Multifunctional integration of large-pore dendritic mesoporous silica nanospheres and highly conductive graphene nanoplates for ultrasensitive electrochemical detection of trace gallic acid

A novel multifunctional electrochemical sensing electrode sensitizer was designed by integrating the highly conductive graphene nanoplates (CGNP) with large-pore dendritic mesoporous silica nanospheres (DMPS), which was first utilized to construct the gallic acid (GA) electrochemical sensing platform (DMPS@CGNP/GCE). DMPS with large-pore dendritic structure provided abundant internal pore connectivity and material transport channels, increased specific surface area, and expanded pore volume, which presented abundant adsorption sites, significantly improving the enrichment capacity for GA molecules. CGNP with ultra-high purity and few layers presented remarkable conductivity property coupled with exceptionally expansive specific surface area and more electrochemical active sites. The synergistic effect of DMPS@CGNP promoted the interface electron transfer, thereby significantly improving the sensitivity of GA detection.
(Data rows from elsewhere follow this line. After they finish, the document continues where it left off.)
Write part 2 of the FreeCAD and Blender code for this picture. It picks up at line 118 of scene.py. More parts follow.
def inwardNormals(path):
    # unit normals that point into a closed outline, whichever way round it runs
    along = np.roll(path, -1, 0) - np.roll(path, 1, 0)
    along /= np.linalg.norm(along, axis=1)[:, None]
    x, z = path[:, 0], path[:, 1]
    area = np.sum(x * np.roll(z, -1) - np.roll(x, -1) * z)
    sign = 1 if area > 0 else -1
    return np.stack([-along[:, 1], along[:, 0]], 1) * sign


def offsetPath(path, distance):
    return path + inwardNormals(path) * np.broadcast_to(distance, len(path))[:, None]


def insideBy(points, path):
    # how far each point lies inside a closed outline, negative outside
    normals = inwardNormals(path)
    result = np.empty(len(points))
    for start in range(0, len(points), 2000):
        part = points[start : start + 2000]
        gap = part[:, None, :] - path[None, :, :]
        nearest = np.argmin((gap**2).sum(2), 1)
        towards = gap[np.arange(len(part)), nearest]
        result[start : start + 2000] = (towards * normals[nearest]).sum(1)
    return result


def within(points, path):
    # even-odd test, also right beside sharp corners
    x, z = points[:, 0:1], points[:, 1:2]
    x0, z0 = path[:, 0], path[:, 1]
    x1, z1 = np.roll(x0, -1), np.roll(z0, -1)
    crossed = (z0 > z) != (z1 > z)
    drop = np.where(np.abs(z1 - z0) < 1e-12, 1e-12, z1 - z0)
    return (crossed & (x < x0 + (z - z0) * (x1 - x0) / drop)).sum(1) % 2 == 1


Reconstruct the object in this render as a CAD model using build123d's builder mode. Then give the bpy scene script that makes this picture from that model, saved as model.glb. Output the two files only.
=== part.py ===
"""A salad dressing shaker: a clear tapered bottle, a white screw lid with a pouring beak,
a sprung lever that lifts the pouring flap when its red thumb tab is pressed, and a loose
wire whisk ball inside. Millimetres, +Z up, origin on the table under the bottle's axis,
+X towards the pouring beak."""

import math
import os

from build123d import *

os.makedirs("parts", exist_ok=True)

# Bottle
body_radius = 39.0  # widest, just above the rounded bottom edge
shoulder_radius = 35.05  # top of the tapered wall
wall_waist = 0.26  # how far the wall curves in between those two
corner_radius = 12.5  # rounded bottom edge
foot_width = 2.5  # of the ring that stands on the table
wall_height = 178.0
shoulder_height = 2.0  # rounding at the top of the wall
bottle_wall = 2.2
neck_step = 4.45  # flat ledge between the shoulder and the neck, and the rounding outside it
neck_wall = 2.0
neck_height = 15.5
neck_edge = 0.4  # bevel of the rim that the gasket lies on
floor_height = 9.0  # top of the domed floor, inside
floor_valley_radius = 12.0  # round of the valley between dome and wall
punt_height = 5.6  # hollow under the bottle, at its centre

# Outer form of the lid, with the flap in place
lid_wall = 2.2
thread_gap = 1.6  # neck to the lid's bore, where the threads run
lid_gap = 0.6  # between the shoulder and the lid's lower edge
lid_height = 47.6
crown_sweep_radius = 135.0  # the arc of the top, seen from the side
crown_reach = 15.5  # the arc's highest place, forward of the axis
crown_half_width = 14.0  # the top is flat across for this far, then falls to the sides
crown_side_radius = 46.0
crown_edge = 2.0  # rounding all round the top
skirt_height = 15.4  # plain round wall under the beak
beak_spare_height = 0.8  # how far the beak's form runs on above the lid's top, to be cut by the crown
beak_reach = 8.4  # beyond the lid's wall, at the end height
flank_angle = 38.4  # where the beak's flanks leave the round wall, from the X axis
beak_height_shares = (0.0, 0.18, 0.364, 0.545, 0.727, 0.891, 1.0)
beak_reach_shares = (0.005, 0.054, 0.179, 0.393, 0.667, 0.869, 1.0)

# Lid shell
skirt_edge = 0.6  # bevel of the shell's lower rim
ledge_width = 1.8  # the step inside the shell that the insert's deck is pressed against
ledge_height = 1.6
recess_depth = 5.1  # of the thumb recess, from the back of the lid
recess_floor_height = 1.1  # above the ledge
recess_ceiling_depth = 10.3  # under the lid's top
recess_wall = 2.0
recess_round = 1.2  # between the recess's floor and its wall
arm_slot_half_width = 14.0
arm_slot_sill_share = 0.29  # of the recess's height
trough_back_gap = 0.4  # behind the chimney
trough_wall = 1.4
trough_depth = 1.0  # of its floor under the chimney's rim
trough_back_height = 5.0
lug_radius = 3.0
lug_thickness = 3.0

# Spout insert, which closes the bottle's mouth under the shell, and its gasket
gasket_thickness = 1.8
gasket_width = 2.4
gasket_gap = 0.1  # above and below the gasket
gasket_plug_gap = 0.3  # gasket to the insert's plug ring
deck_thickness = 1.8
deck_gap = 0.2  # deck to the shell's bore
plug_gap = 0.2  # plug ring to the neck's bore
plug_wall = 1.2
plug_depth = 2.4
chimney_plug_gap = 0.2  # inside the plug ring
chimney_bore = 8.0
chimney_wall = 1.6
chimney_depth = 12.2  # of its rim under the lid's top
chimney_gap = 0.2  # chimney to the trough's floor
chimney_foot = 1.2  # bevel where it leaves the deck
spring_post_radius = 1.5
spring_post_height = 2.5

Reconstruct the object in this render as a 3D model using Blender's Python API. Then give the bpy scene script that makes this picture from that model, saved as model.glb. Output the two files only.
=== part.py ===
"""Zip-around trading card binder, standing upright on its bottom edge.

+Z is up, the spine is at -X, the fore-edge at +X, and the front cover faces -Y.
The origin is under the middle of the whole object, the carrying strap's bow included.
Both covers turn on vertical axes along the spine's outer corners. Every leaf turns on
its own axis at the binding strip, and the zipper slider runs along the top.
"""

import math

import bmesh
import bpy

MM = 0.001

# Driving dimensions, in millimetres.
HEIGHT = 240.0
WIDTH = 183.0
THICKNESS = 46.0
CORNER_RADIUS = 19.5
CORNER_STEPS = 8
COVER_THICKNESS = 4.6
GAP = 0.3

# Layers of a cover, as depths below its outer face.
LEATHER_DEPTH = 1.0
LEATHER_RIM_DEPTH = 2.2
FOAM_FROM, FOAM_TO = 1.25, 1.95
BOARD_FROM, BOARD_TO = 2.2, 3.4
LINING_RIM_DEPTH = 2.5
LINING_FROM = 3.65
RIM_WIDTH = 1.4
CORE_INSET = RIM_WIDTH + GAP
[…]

The DMPS@CGNP/GCE platform achieved the ultrasensitive electrochemical analysis of trace GA with low detection of limit of 9.67 nM in a pronounced linear GA concentration range spanning from 0.1 to 30 μM. The designed electrochemical analysis platform demonstrated satisfactory performance in terms of reproducibility, repeatability, and anti-interference performance. The good quantitative analysis property of GA in food samples could be realized at the above DMPS@CGNP/GCE sensor. This research provides a significant reference for the development of highly sensitive GA electrochemical analysis technology.